Exploring the Thermostability of CRISPR Cas12b using Molecular Dynamics Simulations

TL;DR

This study uses molecular dynamics simulations to understand how specific mutations enhance the thermal stability of the CRISPR enzyme BrCas12b, aiding the development of more robust diagnostic tools.

Contribution

It provides detailed insights into the stabilization mechanisms of mutant BrCas12b through all-atom MD simulations and dynamic analysis.

Findings

Mutations increase flexibility in the PAM-interacting domain.

Structural changes are minimal in other mutated domains.

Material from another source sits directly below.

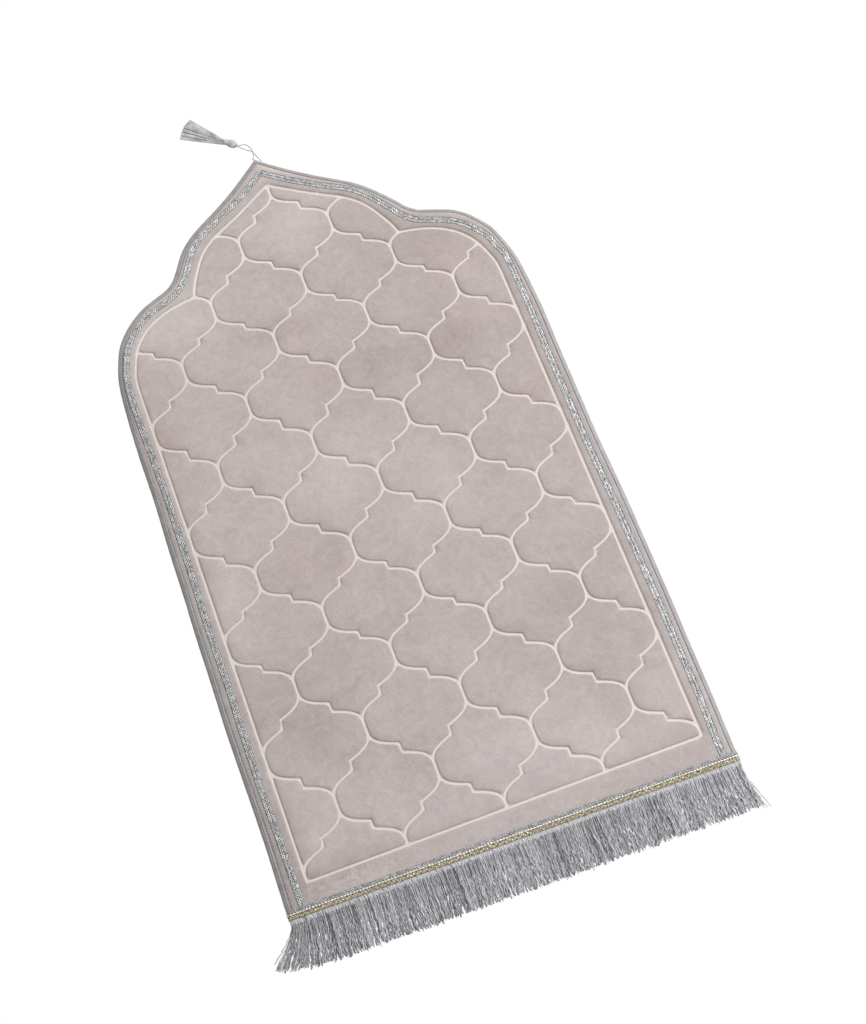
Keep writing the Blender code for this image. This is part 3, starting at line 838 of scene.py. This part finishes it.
def distance_from_lines(points):
    """A function of a place that gives its distance from close-set points of lines, and how far it lies to
    the light's side of them. The distance is a little less where lines meet, which fills their corners."""
    tree = plan_tree(points)

    def distance(place):
        flat = Vector((place.x, place.y, 0))
        nearest, _, near = tree.find(flat)
        sunward = max((flat - nearest).normalized().dot(LIGHT_PLAN), 0.0)
        if near > 6 * FILLET:
            return near, sunward
        around = tree.find_range(flat, near + 4 * FILLET)
        total = LINE_SAMPLE * sum(math.exp((near - away) / FILLET) for _, _, away in around)
        straight = math.sqrt(math.tau * FILLET * near + 4 * FILLET**2)
        return max(near - FILLET * math.log(max(total / straight, 1.0)), 0.0), sunward

    return distance


def smoothstep(low, high, value):
    share = min(max((value - low) / (high - low), 0.0), 1.0)
    return share * share * (3 - 2 * share)


def read_between(rows, value):
    """The other columns of a table at a value of its first column, which rises or falls all the way."""
    rising = rows[-1][0] > rows[0][0]
    for start, end in zip(rows, rows[1:]):
        if (value <= end[0]) == rising:
            break
    share = min(max((value - start[0]) / (end[0] - start[0]), 0.0), 1.0)
    return [a + share * (b - a) for a, b in zip(start[1:], end[1:])]


def open_edges(shape):
    return [edge for edge in shape.edges if edge.is_boundary]


# ---- Panel ----


def add_faces(shape, cut, wanted):
    """Adds the faces of a flat cut, of those loops that are wanted."""
    verts = [shape.verts.new((point.x, point.y, 0)) for point in cut[0]]
    for corners, made_from in zip(cut[2], cut[5]):
        if wanted(made_from):
            shape.faces.new([verts[corner] for corner in corners])
    bmesh.ops.delete(shape, geom=[vert for vert in verts if not vert.link_faces], context="VERTS")


def flat_cells():
    """The frame's face, cut into trellis cells: a flat bmesh of many-sided faces."""
    points, (outline, *lines) = numbered([frame_line(), *trellis_lines()])
    edges = [pair for line in lines for pair in zip(line, line[1:])]
    cut = delaunay_2d_cdt(points, edges, [outline[::-1]], 3, CUT_WITHIN)
    shape = bmesh.new()
    add_faces(shape, cut, bool)
    bmesh.ops.remove_doubles(shape, verts=shape.verts, dist=MERGE_WITHIN)
    bmesh.ops.recalc_face_normals(shape, faces=shape.faces)
    if shape.faces[:][0].normal.z < 0:
        bmesh.ops.reverse_faces(shape, faces=shape.faces)
    return shape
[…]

Mutations confer enhanced thermal stability to BrCas12b.

Abstract

CRISPR (clustered regularly interspaced short palindromic repeat)- based diagnostics are at the forefront of rapid detection platforms of infectious diseases. The integration of reverse transcription-loop-mediated isothermal amplification (RT-LAMP) with CRISPR-Cas protein systems has led to the creation of advanced one-pot assays. The sensitivity of these assays has been bolstered by the utilization of a thermophilic Cas12 protein, BrCas12b, and its engineered variant, which exhibits enhanced thermal stability and allows for broader operation temperatures of the assay. Here, we perform all-atom molecular dynamics (MD) simulations on wild-type and mutant BrCas12b to reveal the mechanism of stabilization conferred by the mutation. High-temperature simulations reveal a small structural change along with greater flexibility in the PAM-interacting domain of the mutant BrCas12b, with marginal structural and flexibility changes in the other mutated domains. Comparative essential dynamics analysis between the wild-type and mutant BrCas12b at both ambient and elevated temperatures provides insights into the stabilizing effects of the mutations. Our findings not only offer a comprehensive insight into the dynamic alterations induced by mutations but reveal important motions in BrCas12b, important for the rational design of diagnostic and therapeutic platforms of Cas12 proteins.